The word Karma is derived from the Sanskrit Kri, to do; all action is Karma. Technically, this word also means the effects of actions. In connection with metaphysics, it sometimes means the effects, of which our past actions were the causes. But in Karma-Yoga we have simply to do with the word Karma as meaning work. The goal of mankind is knowledge; that is the one ideal placed before us by Eastern philosophy. Pleasure is not the goal of man, but knowledge. Pleasure and happiness come to an end. 

It is a mistake to suppose that pleasure is the goal; the cause of all the miseries we have in the world is that men foolishly think pleasure to be the ideal to strive for. After a time man finds that it is not happiness, but knowledge, towards which he is going, and that both pleasure and pain are great teachers, and that he learns as much from evil as from good. As pleasure and pain pass before his soul they leave upon it different pictures, and the result of these combined impressions is what is called man's "character."

If you take the character of any man it really is but the aggregate of tendencies, the sum-total of the bent of his mind; you will find that misery and happiness are equal factors in the formation of that character. Good and evil have an equal share in moulding character, and in some instances misery is a greater teacher than happiness. In studying the great characters the world has produced, I dare say, in the vast majority of cases, it would be found that it was misery that taught more than happiness, it was poverty that taught more than wealth, it was blows that. brought out their inner fire more than praise.

Now this knowledge, again, is inherent in man; no knowledge comes from outside; it is all inside. 'What we say a man "knows," should, in strict psychological language, be what he "discovers" or "unveils"; what a man "learns" is really what he "discovers," by taking the cover off his own soul, which is a mine of infinite knowledge.

We say Newton discovered gravitation. Was it sitting anywhere in a corner waiting for him? It was in his own mind; the time came and he found it out. All knowledge that the world has ever received comes from the mind; the infinite library of the universe is in your own mind. The external world is simply the suggestion, the occasion, which sets you to study your own mind, but the object of your study is always your own mind.

The falling of an apple gave the suggestion to Newton, and he studied his own mind; he rearranged all the previous links of thought in his mind and discovered a new link among them, which we call the law of gravitation. It was not in the apple nor in anything in the centre of the earth. All knowledge therefore, secular or spiritual, is in the human mind.

In many cases it is not discovered, but remains covered, and when the covering is being slowly taken off we say "we are learning," and the advance of knowledge is made by the advance of this process of uncovering.
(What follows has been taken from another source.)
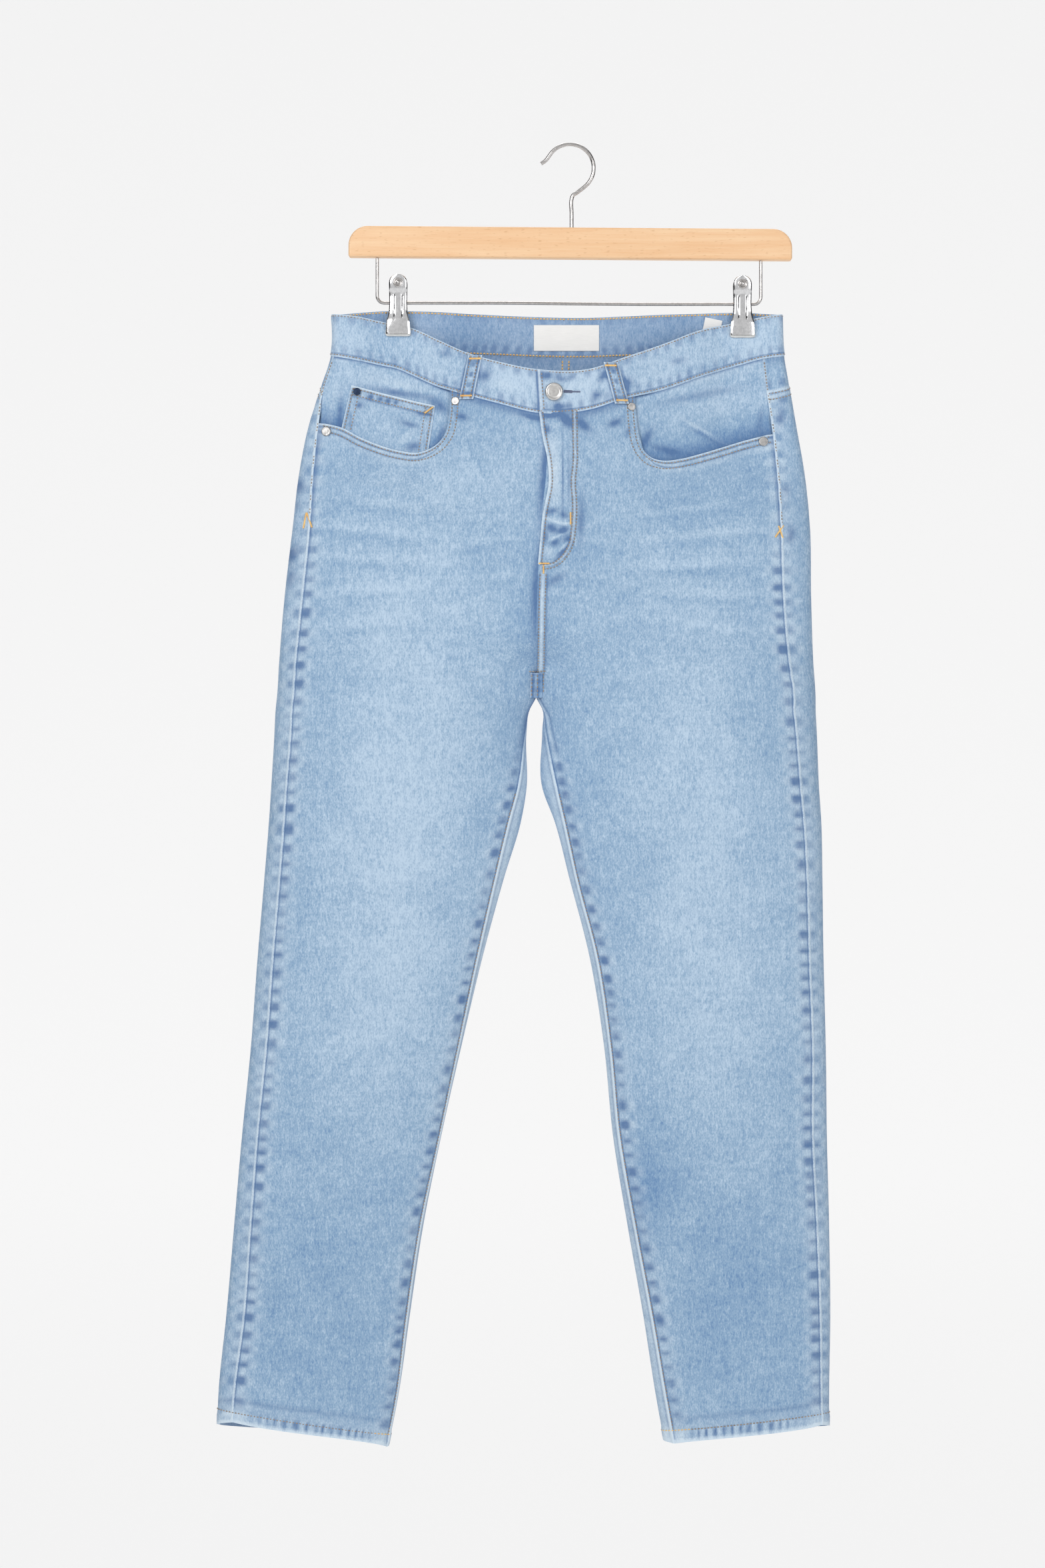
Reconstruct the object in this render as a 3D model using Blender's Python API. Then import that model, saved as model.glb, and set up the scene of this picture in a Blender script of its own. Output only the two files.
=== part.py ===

The man from whom this veil is being lifted is the more knowing man; the man upon whom it lies thick is ignorant, and the man from whom it has entirely gone is all-knowing, omniscient. There have been omniscient men, and, I believe, there will be yet; and that there will be myriads of them in the cycles to come.

Like fire in a piece of flint, knowledge exists in the mind; suggestion is the friction which brings it out. So with all our feelings and actions—our tears and our smiles, our joys and our griefs, our weeping and our laughter, our curses and our blessings, our praises and our blames—every one of these we may find, if we calmly study our own selves, to have been brought out from within ourselves by so many blows. The result is what we are; all these blows taken together are called Karma,—work, action. Every mental and physical blow that is given to the soul, by which, as it were, fire is struck from it, and by which its own power and knowledge are discovered, is Karma, this word being used in its widest sense; thus we are all doing Karma all the time.
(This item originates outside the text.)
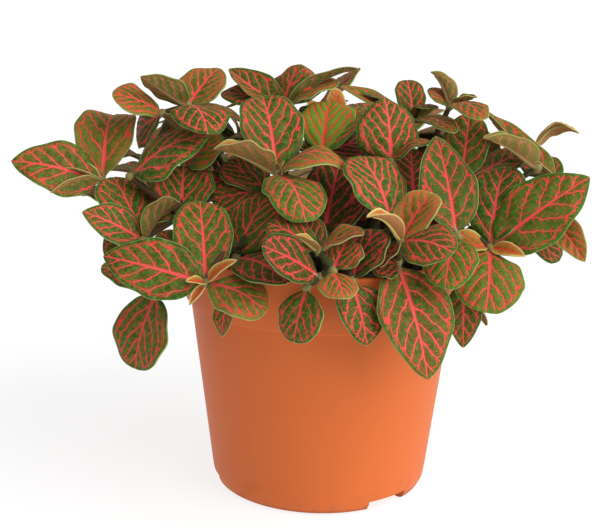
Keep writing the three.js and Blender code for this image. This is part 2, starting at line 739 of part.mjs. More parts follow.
// A leaf blade: two skins with the same triangles, joined by a rim.
function makeLeaf(leaf) {
  const frame = leafFrame(leaf);
  const broad = leaf.tip && leaf.wide >= BROAD_LEAF;
  const sides = broad ? BROAD_LEAF_COLUMNS : LEAF_COLUMNS;
  const rows = leafRows(leaf);
  const count = sides.length;
  const positions = [];
  const addPair = (share, side) => {
    const point = leafPoint(leaf, frame, share, side);
    const ahead = leafPoint(leaf, frame, Math.min(1, share + SLOPE_STEP), side);
    const behind = leafPoint(leaf, frame, Math.max(0, share - SLOPE_STEP), side);
    const right = leafPoint(leaf, frame, Math.min(share, 1 - SIDE_STEP), side + SIDE_STEP);
    const left = leafPoint(leaf, frame, Math.min(share, 1 - SIDE_STEP), side - SIDE_STEP);
    const normal = new THREE.Vector3().crossVectors(right.sub(left), ahead.sub(behind)).normalize();
    for (const offset of [BLADE_THICKNESS / 2, -BLADE_THICKNESS / 2]) {
      const place = point.clone().addScaledVector(normal, offset);
      positions.push(place.x, place.y, place.z);
    }
  };
  for (const share of rows) {
    for (const side of sides) {
      addPair(share, side);
    }
  }
  addPair(1, 0);
  const above = (row, column) => 2 * (row * count + column);
  const tip = 2 * rows.length * count;
  const triangles = [];
  const addFace = (a, b, c) => {
    triangles.push(a, b, c);
    triangles.push(c + 1, b + 1, a + 1);
  };
  const addRim = (a, b) => {
    triangles.push(a, a + 1, b + 1);
    triangles.push(a, b + 1, b);
  };
  for (let row = 0; row < rows.length - 1; row += 1) {
    for (let column = 0; column < count - 1; column += 1) {
      const corner = above(row, column);
      const beside = above(row, column + 1);
      const ahead = above(row + 1, column);
      const across = above(row + 1, column + 1);
      if (sides[column] < 0) {
        addFace(corner, beside, ahead);
        addFace(beside, across, ahead);
      } else {
        addFace(corner, across, ahead);
        addFace(corner, beside, across);
      }
    }
    addRim(above(row + 1, 0), above(row, 0));
    addRim(above(row, count - 1), above(row + 1, count - 1));
  }
  const last = rows.length - 1;
  for (let column = 0; column < count - 1; column += 1) {
    addFace(above(last, column), above(last, column + 1), tip);
    addRim(above(0, column), above(0, column + 1));
  }
  addRim(tip, above(last, 0));
  addRim(above(last, count - 1), tip);
  return new wasm.Manifold(new wasm.Mesh({
    numProp: 3,
    vertProperties: new Float32Array(positions),
    triVerts: new Uint32Array(triangles),
  }));
}

function polygon(radius, sides) {
  const points = [];
  for (let index = 0; index < sides; index += 1) {
    const angle = (2 * Math.PI * index) / sides;
    points.push(new THREE.Vector2(radius * Math.cos(angle), radius * Math.sin(angle)));
  }
  return new THREE.Shape(points);
}

// The tubes of a stem: a straight foot in its hole, and one leg for each joint.
function stemTubes(stem) {
  const footTop = SOIL_TOP + STEM_RISE;
  const footBottom = SOIL_TOP - HOLE_DEPTH + GAP;
  const foot = new THREE.CylinderGeometry(STEM_RADIUS, STEM_RADIUS, footTop - footBottom, STEM_SIDES);
  foot.rotateX(Math.PI / 2);
  foot.translate(stem.hole.x, stem.hole.y, (footTop + footBottom) / 2);
  const tubes = [toSolid(foot)];
  stem.legs.forEach((leg, index) => {
    const steps = stem.joints[index].from === undefined ? STEM_STEPS : BRANCH_STEPS;
    const outline = polygon(STEM_RADIUS, STEM_SIDES);
    tubes.push(toSolid(new THREE.ExtrudeGeometry(outline, { extrudePath: leg, steps })));
  });
  for (const joint of stem.joints) {
    const knob = new THREE.OctahedronGeometry(KNOB_RADIUS, 0);
    knob.translate(joint.point.x, joint.point.y, joint.point.z);
    tubes.push(toSolid(knob));
  }
  return tubes;
}

function makeStem(stem) {
  const pieces = [...stemTubes(stem), ...stem.settled.map(makeLeaf)];
  return mainBody(wasm.Manifold.union(pieces).asOriginal().simplify(FUSE_TOLERANCE));
}

function lathe(points, sides) {
  const geometry = new THREE.LatheGeometry(points.map(([r, z]) => new THREE.Vector2(r, z)), sides);
  geometry.rotateX(Math.PI / 2);
  return toSolid(geometry);
}

// The pot's hollow, or the soil's body when it is shrunk by a gap.
function innerProfile(gap, top) {
  const innerBodyFoot = CORNER_RADIUS - WALL - gap;
  const innerBodyTop = BODY_TOP_RADIUS - WALL - gap;
  const innerBandFoot = BAND_FOOT_RADIUS - WALL - gap;
  const innerRim = RIM_RADIUS - WALL - gap;
  const share = (Math.min(top, POT_HEIGHT) - BAND_FOOT_HEIGHT) / (POT_HEIGHT - BAND_FOOT_HEIGHT);
  return [
    [0, FLOOR_THICKNESS + gap],
    [innerBodyFoot - HOLLOW_CORNER_WIDTH, FLOOR_THICKNESS + gap],
    [innerBodyFoot, FLOOR_THICKNESS + HOLLOW_CORNER_HEIGHT + gap],
    [innerBodyTop, BODY_TOP_HEIGHT],
    [innerBandFoot, BAND_FOOT_HEIGHT],
    [innerBandFoot + (innerRim - innerBandFoot) * share, top],
  ];
}

function makePot() {
  const outer = lathe([
    [0, 0],
    [FOOT_RADIUS, 0],
    ...FOOT_ROUND.map(({ out, up }) => [FOOT_RADIUS + out, up]),
    [CORNER_RADIUS, CORNER_HEIGHT],
    [BODY_TOP_RADIUS, BODY_TOP_HEIGHT],
    [BAND_FOOT_RADIUS, BAND_FOOT_HEIGHT],
    [RIM_RADIUS, POT_HEIGHT - LIP_ROUND],
    [RIM_RADIUS - LIP_ROUND, POT_HEIGHT],
    [RIM_RADIUS - WALL + LIP_ROUND, POT_HEIGHT],
    [RIM_RADIUS - WALL, POT_HEIGHT - LIP_ROUND],
    [0, POT_HEIGHT - LIP_ROUND],
  ], POT_SIDES);
  const hollow = lathe([...innerProfile(0, POT_HEIGHT + 1), [0, POT_HEIGHT + 1]], POT_SIDES);
  let pot = outer.subtract(hollow);
  for (const heading of CHANNEL_HEADINGS) {
    const length = RIM_RADIUS - CHANNEL_INNER_END;
    const channel = new THREE.BoxGeometry(length, CHANNEL_WIDTH, 2 * CHANNEL_DEPTH);
    channel.translate(CHANNEL_INNER_END + length / 2, 0, 0);
    channel.rotateZ(degrees(heading));
    const drain = new THREE.CylinderGeometry(DRAIN_RADIUS, DRAIN_RADIUS, 3 * FLOOR_THICKNESS, DRAIN_SIDES);
    drain.rotateX(Math.PI / 2);
    drain.translate(DRAIN_DISTANCE, 0, 0);
    drain.rotateZ(degrees(heading));
    pot = pot.subtract(toSolid(channel)).subtract(toSolid(drain));
  }
  return pot;
}

function makeSoil(stems) {
  const profile = innerProfile(GAP, SOIL_TOP);
  const edge = profile[profile.length - 1][0];
  profile.push([edge * SOIL_SHOULDER.across, SOIL_TOP + SOIL_CROWN * SOIL_SHOULDER.up]);
  profile.push([0, SOIL_TOP + SOIL_CROWN]);
  const body = lathe(profile, POT_SIDES);
  const holes = stems.map((stem) => {
    const hole = new THREE.CylinderGeometry(HOLE_RADIUS, HOLE_RADIUS, 2 * HOLE_DEPTH, STEM_SIDES);
    hole.rotateX(Math.PI / 2);
    hole.translate(stem.hole.x, stem.hole.y, SOIL_TOP);
    return toSolid(hole);
  });
  return body.subtract(wasm.Manifold.union(holes));
}

function makeMesh(name, solid, color, roughness) {
  const material = new THREE.MeshStandardMaterial({ color, roughness, metalness: 0 });
  const mesh = new THREE.Mesh(toGeometry(solid), material);
  mesh.name = name;
  return mesh;
}

const stems = [...readFrontStems(), ...growBackStems()];
rootStems(stems);
settleLeaves(stems);

const plant = new THREE.Group();
plant.name = "potted_nerve_plant";
plant.add(makeMesh("pot", makePot(), POT_COLOR, POT_ROUGHNESS));
plant.add(makeMesh("soil", makeSoil(stems), SOIL_COLOR, SOIL_ROUGHNESS));
for (const stem of stems) {
  plant.add(makeMesh(`leafy_stem_${stem.name}`, makeStem(stem), LEAF_COLOR, LEAF_ROUGHNESS));
}

export default plant;
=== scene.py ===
import math

import bmesh
import bpy
import numpy as np
from mathutils import Matrix, Vector


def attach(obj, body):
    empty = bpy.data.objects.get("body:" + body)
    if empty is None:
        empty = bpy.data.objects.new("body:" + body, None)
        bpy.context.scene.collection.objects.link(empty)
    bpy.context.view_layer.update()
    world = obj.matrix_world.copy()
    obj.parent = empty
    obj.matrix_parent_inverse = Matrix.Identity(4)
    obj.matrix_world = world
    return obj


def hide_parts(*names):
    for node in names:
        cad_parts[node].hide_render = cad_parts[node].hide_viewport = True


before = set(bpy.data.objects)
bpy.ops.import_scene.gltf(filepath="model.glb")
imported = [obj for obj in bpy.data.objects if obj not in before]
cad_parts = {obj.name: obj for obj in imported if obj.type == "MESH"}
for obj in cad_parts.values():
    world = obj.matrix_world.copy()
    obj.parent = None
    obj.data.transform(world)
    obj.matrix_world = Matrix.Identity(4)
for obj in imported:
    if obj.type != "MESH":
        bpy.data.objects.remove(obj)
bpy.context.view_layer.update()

# A potted nerve plant. The layout is worked out in millimetres, as the solids are, and made in metres.
MM = 0.001
UP = np.array((0.0, 0.0, 1.0))

# Pot and soil
POT_HEIGHT = 103.5
RIM_RADIUS = 60
FOOT_RADIUS = 41.5
CORNER_RADIUS = 45
CORNER_HEIGHT = 7
BODY_TOP_RADIUS = 54
BODY_TOP_HEIGHT = 79.8
BAND_FOOT_RADIUS = 57
BAND_FOOT_HEIGHT = 83.2
WALL = 2.2
FLOOR_THICKNESS = 6.2
CHANNEL_WIDTH = 19
CHANNEL_DEPTH = 4.4
CHANNEL_INNER_END = 14
CHANNEL_HEADINGS = (-51, -171, 69)
DRAIN_RADIUS = 3.5
DRAIN_DISTANCE = 24
SOIL_TOP = 96.5
SOIL_CROWN = 1.5
GAP = 0.3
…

I am talking to you: that is Karma. You are listening: that is Karma. We breathe: that is Karma. We walk: Karma. Everything we do, physical or mental, is Karma, and it leaves its marks on us.

There are certain works which are, as it were, the aggregate, the sum-total, of a large number of smaller works. If we stand near the seashore and hear the waves dashing against the shingle we think it is such a great noise; and yet we know that one wave is really composed of millions and millions of minute waves: each one of these is making a noise, and yet we do not catch it; it is only when they become the big aggregate that we hear.

Similarly every pulsation of the heart is work; certain kinds of work we feel and they become tangible to us; they are, at the same time, the aggregate of a number of small works. If you really want to judge of the character of a man look not at his great performances. Every fool may become a hero at one time or another.

Watch a man do his most common actions; those are indeed the things which will tell you the real character of a great man.

Great occasions rouse even the lowest of human beings to some kind of greatness, but he alone is the really great man whose character is great always, the same wherever he be.

Some quotes from Swami Vivekananda that sparkle with wisdom -

We are what our thoughts have made us; so take care about what you think. Words are secondary. Thoughts live; they travel far.Whatever you think, that you will be. If you think yourselves weak, weak you will be; if you think yourselves strong, strong you will be; if you think yourselves impure, impure you will be; if you think yourselves pure, pure you will be.

To succeed, you must have tremendous perseverance, tremendous will. 'I will drink the ocean', says the persevering soul, 'at my will mountains will crumble up.' Have that sort of energy, that sort of will, work hard, and you will reach the goal.

Let people say whatever they like, stick to your own convictions, and rest assured, the world will be at your feet. They say, 'Have faith in this fellow or that fellow', but, I say, 'Have faith in yourself first'. That's the way.

If you are pure, if you are strong, you, one man are equal to the whole world.